## [Aim]
Identify the lines containing the word "points". Copy each one.

--- Start ---

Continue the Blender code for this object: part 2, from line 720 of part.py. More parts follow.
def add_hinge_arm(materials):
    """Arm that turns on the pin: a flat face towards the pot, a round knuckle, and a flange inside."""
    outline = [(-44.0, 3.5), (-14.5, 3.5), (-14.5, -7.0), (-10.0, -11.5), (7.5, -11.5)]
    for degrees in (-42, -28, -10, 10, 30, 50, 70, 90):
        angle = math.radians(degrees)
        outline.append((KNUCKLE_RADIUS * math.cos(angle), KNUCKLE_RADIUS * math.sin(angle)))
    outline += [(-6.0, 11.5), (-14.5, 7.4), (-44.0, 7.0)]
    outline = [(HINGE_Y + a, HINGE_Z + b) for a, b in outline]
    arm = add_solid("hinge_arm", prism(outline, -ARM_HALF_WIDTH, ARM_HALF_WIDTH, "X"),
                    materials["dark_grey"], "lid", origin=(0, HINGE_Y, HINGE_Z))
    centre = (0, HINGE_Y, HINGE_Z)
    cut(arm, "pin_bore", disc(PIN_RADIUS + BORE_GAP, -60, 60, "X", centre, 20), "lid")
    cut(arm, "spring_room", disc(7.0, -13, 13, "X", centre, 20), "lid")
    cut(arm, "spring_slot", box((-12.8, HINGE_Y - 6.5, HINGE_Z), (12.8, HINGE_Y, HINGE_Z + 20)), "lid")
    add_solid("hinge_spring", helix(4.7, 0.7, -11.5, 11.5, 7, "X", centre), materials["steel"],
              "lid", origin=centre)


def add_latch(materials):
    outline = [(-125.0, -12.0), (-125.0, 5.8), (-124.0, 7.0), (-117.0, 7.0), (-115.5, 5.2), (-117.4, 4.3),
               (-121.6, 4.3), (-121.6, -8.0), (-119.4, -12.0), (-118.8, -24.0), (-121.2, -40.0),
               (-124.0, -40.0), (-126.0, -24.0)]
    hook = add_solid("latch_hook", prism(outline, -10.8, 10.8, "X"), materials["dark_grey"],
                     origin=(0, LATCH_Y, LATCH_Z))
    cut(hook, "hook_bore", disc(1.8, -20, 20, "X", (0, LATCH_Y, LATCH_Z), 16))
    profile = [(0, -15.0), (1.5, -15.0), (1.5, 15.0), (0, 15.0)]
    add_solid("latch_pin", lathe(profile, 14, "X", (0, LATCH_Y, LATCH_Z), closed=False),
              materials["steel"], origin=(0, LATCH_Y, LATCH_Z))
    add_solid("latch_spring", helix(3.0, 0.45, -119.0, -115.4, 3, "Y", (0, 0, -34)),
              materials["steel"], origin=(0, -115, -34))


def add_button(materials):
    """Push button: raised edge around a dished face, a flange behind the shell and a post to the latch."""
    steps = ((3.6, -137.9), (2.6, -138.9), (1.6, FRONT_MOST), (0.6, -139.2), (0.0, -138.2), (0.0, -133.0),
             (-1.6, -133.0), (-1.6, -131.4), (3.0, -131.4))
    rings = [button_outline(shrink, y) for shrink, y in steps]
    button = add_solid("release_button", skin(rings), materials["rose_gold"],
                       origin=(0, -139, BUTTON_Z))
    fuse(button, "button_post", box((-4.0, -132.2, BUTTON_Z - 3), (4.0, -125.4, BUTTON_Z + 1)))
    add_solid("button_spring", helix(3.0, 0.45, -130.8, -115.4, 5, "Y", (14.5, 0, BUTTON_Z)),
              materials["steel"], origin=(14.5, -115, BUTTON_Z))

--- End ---
--- Start ---

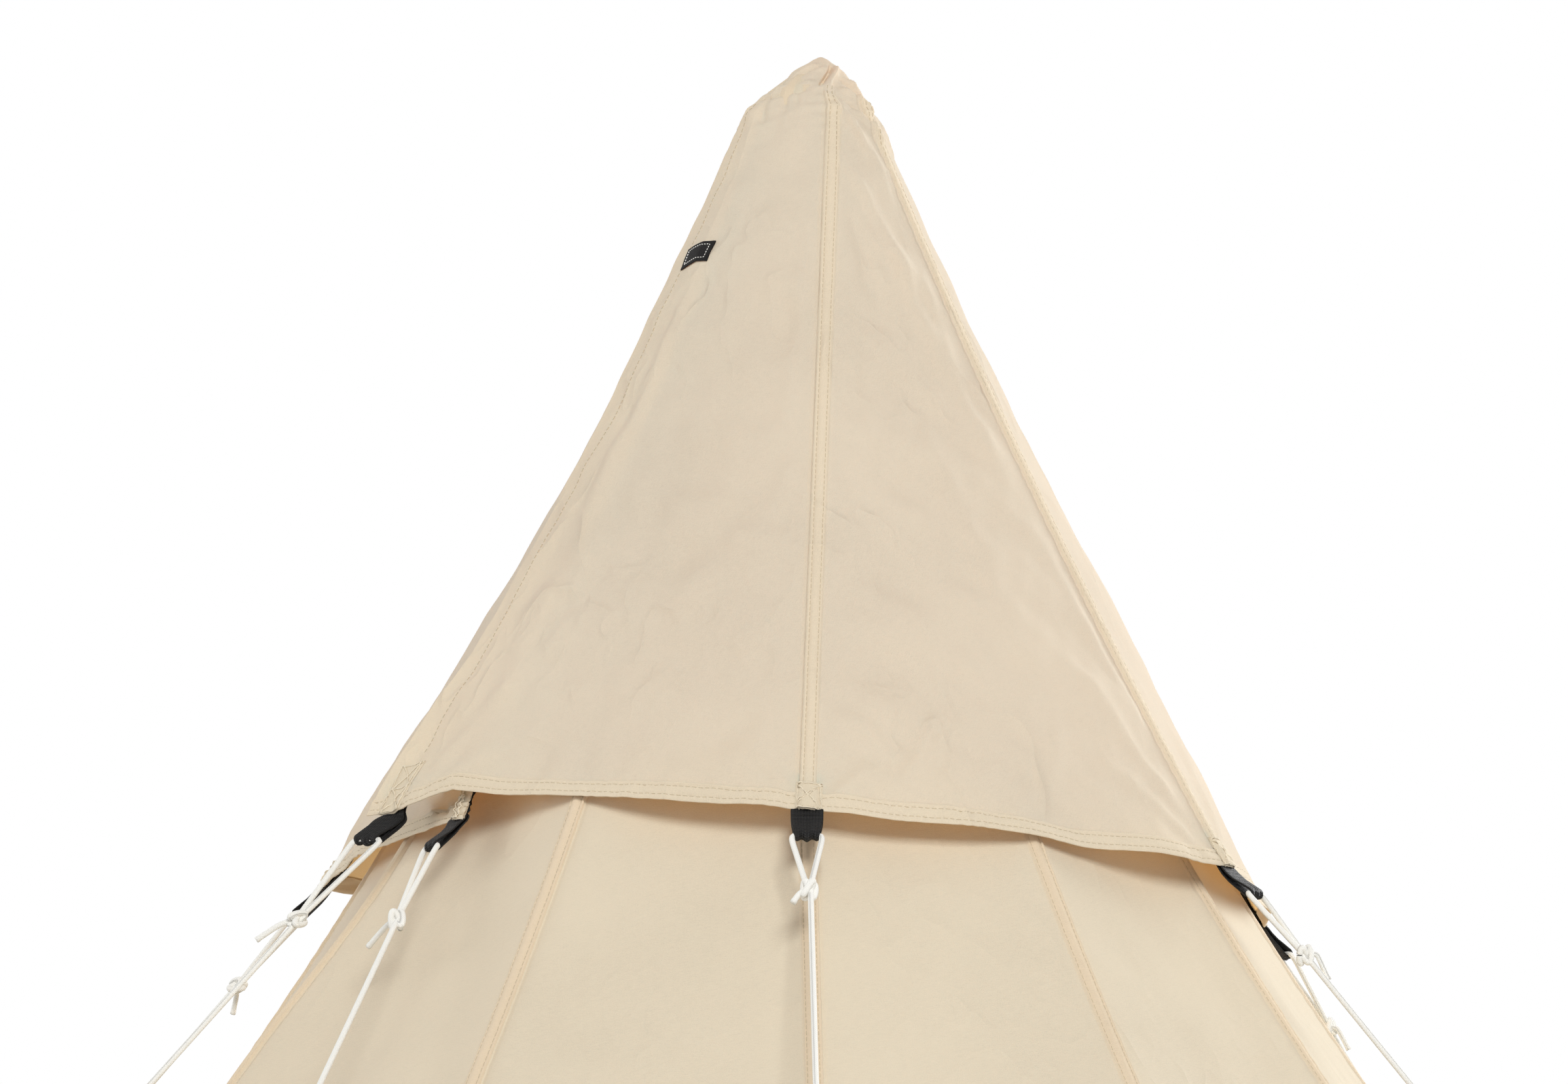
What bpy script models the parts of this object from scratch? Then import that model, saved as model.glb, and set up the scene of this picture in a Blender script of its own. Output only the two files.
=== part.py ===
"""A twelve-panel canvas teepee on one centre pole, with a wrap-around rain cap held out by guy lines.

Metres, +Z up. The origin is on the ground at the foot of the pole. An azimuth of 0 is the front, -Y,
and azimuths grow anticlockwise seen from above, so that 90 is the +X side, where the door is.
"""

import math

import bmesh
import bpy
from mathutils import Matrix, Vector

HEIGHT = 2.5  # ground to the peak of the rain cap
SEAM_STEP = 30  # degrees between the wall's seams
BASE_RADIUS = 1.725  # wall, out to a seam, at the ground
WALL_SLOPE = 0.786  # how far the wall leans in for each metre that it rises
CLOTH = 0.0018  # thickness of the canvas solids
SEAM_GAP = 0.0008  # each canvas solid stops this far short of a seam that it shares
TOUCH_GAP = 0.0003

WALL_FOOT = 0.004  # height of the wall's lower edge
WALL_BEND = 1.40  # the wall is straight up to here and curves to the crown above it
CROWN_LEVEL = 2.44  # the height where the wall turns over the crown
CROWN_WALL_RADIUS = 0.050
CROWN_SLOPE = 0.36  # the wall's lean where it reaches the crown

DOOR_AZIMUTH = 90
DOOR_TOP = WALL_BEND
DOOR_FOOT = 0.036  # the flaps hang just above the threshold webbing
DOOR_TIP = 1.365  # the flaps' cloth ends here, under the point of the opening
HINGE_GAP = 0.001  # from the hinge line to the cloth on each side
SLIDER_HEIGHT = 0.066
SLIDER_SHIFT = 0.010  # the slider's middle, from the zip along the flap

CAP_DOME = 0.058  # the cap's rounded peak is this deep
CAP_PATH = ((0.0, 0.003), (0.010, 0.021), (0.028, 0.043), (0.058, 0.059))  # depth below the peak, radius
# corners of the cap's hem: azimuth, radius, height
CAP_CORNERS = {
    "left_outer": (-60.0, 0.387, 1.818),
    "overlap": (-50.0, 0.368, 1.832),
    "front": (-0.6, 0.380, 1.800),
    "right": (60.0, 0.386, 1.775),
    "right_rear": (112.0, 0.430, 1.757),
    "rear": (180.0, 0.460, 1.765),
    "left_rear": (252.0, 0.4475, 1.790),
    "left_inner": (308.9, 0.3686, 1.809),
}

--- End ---
--- Start ---

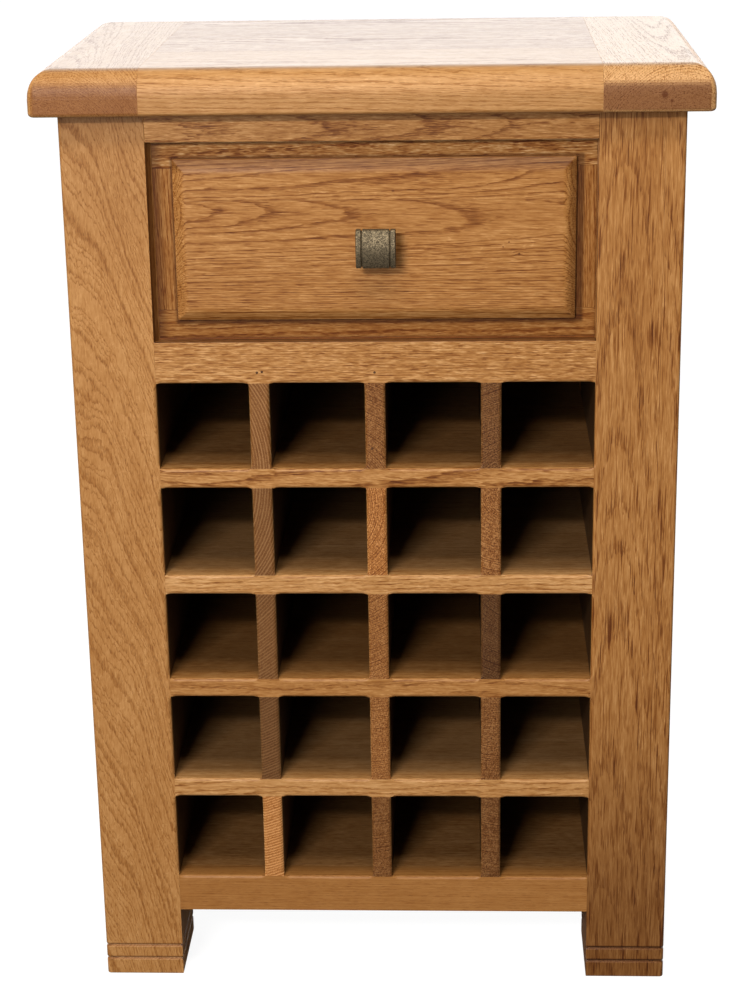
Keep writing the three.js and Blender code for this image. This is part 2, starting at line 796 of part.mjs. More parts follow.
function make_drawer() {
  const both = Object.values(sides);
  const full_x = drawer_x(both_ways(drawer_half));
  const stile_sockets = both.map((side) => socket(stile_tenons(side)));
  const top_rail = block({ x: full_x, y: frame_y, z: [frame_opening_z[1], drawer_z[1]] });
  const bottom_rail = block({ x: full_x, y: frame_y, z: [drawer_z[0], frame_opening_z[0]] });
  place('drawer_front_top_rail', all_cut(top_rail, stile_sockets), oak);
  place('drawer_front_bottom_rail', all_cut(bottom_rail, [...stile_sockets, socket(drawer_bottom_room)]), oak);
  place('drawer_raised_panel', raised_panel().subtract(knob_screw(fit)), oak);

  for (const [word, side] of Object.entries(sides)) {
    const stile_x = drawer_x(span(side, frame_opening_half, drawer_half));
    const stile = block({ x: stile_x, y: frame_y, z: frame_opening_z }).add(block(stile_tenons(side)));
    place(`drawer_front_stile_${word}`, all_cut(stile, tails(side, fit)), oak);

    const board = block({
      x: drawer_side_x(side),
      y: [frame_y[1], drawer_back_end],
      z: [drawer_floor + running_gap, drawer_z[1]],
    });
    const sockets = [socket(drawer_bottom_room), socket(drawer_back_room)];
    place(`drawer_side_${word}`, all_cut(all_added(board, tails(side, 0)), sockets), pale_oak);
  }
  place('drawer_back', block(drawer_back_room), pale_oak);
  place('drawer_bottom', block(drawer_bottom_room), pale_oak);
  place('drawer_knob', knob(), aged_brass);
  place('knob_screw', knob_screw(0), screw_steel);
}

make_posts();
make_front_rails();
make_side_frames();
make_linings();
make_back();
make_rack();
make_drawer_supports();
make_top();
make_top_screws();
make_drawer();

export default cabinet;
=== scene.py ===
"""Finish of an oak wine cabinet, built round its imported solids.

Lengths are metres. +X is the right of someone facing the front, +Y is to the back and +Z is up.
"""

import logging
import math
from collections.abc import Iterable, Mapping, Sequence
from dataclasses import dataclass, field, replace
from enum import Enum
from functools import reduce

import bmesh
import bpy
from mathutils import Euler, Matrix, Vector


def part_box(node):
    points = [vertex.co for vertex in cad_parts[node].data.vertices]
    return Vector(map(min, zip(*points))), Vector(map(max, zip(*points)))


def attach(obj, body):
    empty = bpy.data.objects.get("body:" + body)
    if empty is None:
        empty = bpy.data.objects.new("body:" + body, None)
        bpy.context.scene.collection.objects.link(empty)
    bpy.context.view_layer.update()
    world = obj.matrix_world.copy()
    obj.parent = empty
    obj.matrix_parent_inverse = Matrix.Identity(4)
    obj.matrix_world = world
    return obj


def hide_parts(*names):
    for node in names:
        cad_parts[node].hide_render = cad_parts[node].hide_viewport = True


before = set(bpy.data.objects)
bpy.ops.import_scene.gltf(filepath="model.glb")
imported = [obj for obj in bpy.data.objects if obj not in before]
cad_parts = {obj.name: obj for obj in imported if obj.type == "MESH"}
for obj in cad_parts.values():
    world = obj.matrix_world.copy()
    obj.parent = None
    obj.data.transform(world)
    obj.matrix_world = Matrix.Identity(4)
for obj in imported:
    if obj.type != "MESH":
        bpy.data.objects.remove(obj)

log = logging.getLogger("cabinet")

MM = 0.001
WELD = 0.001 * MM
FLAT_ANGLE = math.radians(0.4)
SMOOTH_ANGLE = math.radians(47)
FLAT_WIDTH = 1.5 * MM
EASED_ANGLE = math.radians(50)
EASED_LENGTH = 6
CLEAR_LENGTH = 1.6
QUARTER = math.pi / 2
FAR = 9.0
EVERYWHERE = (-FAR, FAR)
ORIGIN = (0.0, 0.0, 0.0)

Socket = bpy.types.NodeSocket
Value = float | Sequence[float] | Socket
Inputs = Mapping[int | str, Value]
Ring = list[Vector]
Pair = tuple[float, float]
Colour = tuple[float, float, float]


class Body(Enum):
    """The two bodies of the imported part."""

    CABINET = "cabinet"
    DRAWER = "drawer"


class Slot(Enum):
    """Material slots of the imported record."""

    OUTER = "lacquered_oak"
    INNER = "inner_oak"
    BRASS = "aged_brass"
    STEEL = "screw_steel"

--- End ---

## [Result for this exercise]
    points = [vertex.co for vertex in cad_parts[node].data.vertices]
    return Vector(map(min, zip(*points))), Vector(map(max, zip(*points)))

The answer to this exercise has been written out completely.